Task instructions: Copy every line with the string "manifold" in it.
· · ·
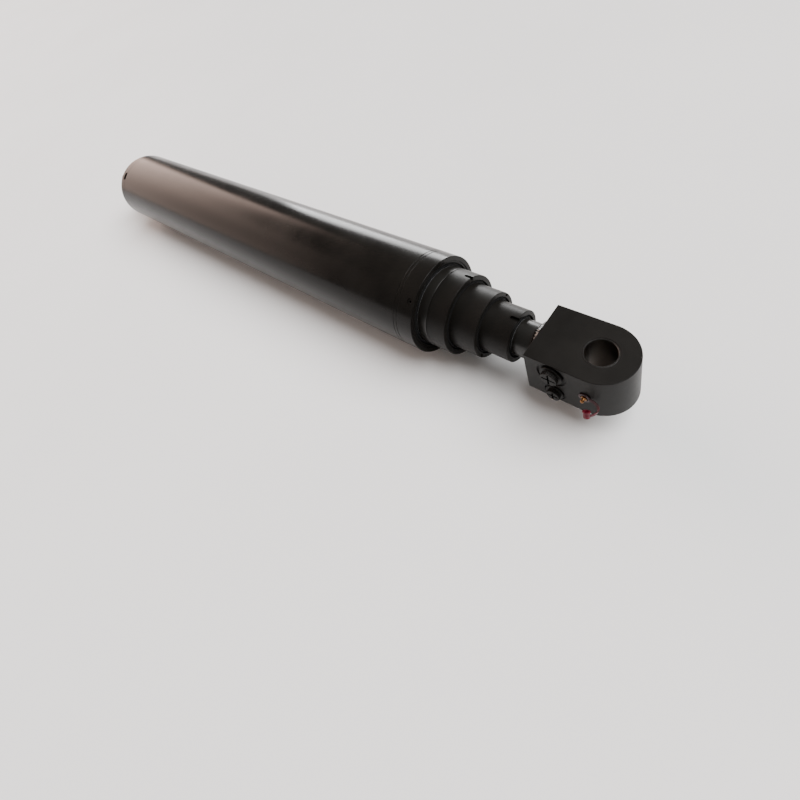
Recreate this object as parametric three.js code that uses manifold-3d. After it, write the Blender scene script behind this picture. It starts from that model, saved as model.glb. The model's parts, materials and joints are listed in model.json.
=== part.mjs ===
// Double-acting four-stage telescopic hydraulic cylinder, fully retracted.
// Millimetres. The origin is the centre of the rear pin bore, X runs along the
// cylinder towards the rod eye, Z is up and both pin bores run along Z.
// Angles round the cylinder start at the port side (-Y) and grow towards the top (+Z).

import * as THREE from 'three';
import { mergeVertices } from 'three/addons/utils/BufferGeometryUtils.js';
import Module from 'manifold-3d';

const wasm = await Module();
wasm.setup();

// ---- fits ----
const GAP = 0.3;                // between pieces that touch
const RUNNING_GAP = 0.6;        // metal to metal where one piece slides past another
const WELD_TOLERANCE = 0.0001;  // vertices closer than this are one vertex

// ---- how round things are drawn ----
const ROUND = 36;       // sides of the turned pieces
const PORT_ROUND = 24;  // sides of the ports and their plugs
const SMALL_ROUND = 16; // sides of nipples, caps and small screws
const HOLE_ROUND = 10;  // sides of oil and grease drillings

// ---- barrel ----
const BARREL_OUTER = 101.6;     // 8 in outside diameter
const BARREL_BORE = 92;
const BASE_FACE_X = 86.5;       // rear face of the base cap
const BASE_SEAM_X = 114;        // where base cap and barrel tube meet
const BASE_BOTTOM_X = 128;      // inside face of the base cap
const BASE_EDGE = 5;            // rounding of the rear edge
const COLLAR_SEAM_X = 1305;     // where barrel tube and collar meet
const BARREL_FACE_X = 1346;
const COLLAR_CHAMFER = 1;
const GLAND_REAR_X = 1225;
const GLAND_RECESS = 1.5;       // gland face below the collar face
const ORING_X = 1236;
const ORING_WIDTH = 5;
const ORING_DEPTH = 3.5;
const BASE_SLOT = { x: 108, along: 11, across: 22, depth: 5, angle: 57 };
const LOCK_SCREW = { x: 1336, angle: 48.5, radius: 6, bite: 3, sunk: 1.5, socket: 3, socketDepth: 4 };

// ---- sleeves, largest first; the visible head of each one ends at faceX ----
const SLEEVES = [
  { name: 'stage_1', outer: 81, bore: 72.5, seamX: 1366, faceX: 1409, notchAngle: 114, notchLength: 16 },
  { name: 'stage_2', outer: 65, bore: 57, seamX: 1405, faceX: 1465, notchAngle: -30, notchLength: 13 },
  { name: 'stage_3', outer: 50, bore: 42.5, seamX: 1461, faceX: 1524, notchAngle: 88, notchLength: 16 },
];
const SKIRT_LENGTH = 110;       // screwed part of a head inside its sleeve
const HEAD_CHAMFER = 1;
const NOTCH_WIDTH = 8;
const NOTCH_DEPTH = 6;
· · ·
Full answer:
Recreate this object as parametric three.js code that uses manifold-3d. After it, write the Blender scene script behind this picture. It starts from that model, saved as model.glb. The model's parts, materials and joints are listed in model.json.
import Module from 'manifold-3d';